***** Data excerpts
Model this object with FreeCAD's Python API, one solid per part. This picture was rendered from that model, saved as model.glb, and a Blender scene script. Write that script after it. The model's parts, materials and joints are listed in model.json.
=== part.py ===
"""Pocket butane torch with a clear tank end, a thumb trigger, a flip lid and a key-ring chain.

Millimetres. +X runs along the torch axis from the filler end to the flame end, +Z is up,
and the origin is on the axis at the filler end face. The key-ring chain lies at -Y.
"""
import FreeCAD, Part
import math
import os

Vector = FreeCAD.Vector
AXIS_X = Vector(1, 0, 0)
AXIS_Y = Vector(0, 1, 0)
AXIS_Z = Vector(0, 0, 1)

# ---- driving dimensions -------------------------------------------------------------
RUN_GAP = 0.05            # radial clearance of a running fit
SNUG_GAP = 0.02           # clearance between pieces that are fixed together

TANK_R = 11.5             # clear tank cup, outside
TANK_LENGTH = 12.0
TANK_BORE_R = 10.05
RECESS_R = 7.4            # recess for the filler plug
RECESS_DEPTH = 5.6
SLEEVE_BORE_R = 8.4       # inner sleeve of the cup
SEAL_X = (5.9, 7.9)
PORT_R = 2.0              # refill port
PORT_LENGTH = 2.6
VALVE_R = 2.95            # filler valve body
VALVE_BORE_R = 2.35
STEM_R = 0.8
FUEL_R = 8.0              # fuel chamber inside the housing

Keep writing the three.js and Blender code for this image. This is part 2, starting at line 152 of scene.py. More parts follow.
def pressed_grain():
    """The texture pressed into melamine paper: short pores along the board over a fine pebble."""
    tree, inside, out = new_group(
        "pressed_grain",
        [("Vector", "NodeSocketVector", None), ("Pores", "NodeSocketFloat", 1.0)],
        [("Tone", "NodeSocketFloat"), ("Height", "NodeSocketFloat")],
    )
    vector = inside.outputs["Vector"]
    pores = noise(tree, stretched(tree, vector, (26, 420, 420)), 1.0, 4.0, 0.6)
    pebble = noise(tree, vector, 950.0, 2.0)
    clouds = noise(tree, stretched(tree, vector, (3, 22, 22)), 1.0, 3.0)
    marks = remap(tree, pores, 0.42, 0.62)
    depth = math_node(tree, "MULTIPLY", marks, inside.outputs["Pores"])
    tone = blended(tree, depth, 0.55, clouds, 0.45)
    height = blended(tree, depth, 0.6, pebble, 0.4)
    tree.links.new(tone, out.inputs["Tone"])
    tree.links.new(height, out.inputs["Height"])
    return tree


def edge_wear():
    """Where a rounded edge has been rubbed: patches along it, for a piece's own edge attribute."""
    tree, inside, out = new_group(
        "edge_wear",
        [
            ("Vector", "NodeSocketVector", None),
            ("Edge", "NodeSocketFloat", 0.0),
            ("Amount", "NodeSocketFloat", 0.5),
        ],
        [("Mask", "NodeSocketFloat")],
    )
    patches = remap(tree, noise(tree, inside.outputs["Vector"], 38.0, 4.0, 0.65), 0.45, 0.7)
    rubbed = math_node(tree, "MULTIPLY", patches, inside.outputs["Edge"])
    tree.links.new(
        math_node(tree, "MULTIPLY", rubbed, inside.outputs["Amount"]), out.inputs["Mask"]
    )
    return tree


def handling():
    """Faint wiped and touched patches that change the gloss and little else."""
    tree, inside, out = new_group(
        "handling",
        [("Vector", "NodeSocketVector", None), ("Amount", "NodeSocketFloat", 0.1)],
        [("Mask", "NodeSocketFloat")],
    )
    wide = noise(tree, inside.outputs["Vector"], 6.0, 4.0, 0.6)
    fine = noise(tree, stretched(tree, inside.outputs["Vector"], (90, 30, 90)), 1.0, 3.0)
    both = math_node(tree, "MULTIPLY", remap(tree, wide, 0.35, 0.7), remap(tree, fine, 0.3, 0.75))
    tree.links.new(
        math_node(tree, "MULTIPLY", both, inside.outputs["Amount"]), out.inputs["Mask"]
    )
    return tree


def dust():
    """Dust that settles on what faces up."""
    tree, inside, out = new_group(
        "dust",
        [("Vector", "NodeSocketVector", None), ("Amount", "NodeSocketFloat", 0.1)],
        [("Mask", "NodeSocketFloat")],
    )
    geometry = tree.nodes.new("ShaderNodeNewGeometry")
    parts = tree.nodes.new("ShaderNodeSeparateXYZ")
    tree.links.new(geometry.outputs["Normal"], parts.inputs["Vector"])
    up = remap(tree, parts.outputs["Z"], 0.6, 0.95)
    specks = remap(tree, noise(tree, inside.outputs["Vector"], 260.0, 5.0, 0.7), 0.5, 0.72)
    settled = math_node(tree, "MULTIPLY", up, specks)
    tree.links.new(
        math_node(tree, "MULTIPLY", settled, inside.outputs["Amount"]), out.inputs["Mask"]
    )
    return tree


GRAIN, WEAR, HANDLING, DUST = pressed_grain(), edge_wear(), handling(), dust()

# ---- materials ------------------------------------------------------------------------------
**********
■ Task to carry out
Quote exactly the stretch of lines above that starts at the first one and ends at the line with "FUEL_R = 8.0", and nothing beyond it.

■ Problem solution
Model this object with FreeCAD's Python API, one solid per part. This picture was rendered from that model, saved as model.glb, and a Blender scene script. Write that script after it. The model's parts, materials and joints are listed in model.json.
=== part.py ===
"""Pocket butane torch with a clear tank end, a thumb trigger, a flip lid and a key-ring chain.

Millimetres. +X runs along the torch axis from the filler end to the flame end, +Z is up,
and the origin is on the axis at the filler end face. The key-ring chain lies at -Y.
"""
import FreeCAD, Part
import math
import os

Vector = FreeCAD.Vector
AXIS_X = Vector(1, 0, 0)
AXIS_Y = Vector(0, 1, 0)
AXIS_Z = Vector(0, 0, 1)

# ---- driving dimensions -------------------------------------------------------------
RUN_GAP = 0.05            # radial clearance of a running fit
SNUG_GAP = 0.02           # clearance between pieces that are fixed together

TANK_R = 11.5             # clear tank cup, outside
TANK_LENGTH = 12.0
TANK_BORE_R = 10.05
RECESS_R = 7.4            # recess for the filler plug
RECESS_DEPTH = 5.6
SLEEVE_BORE_R = 8.4       # inner sleeve of the cup
SEAL_X = (5.9, 7.9)
PORT_R = 2.0              # refill port
PORT_LENGTH = 2.6
VALVE_R = 2.95            # filler valve body
VALVE_BORE_R = 2.35
STEM_R = 0.8
FUEL_R = 8.0              # fuel chamber inside the housing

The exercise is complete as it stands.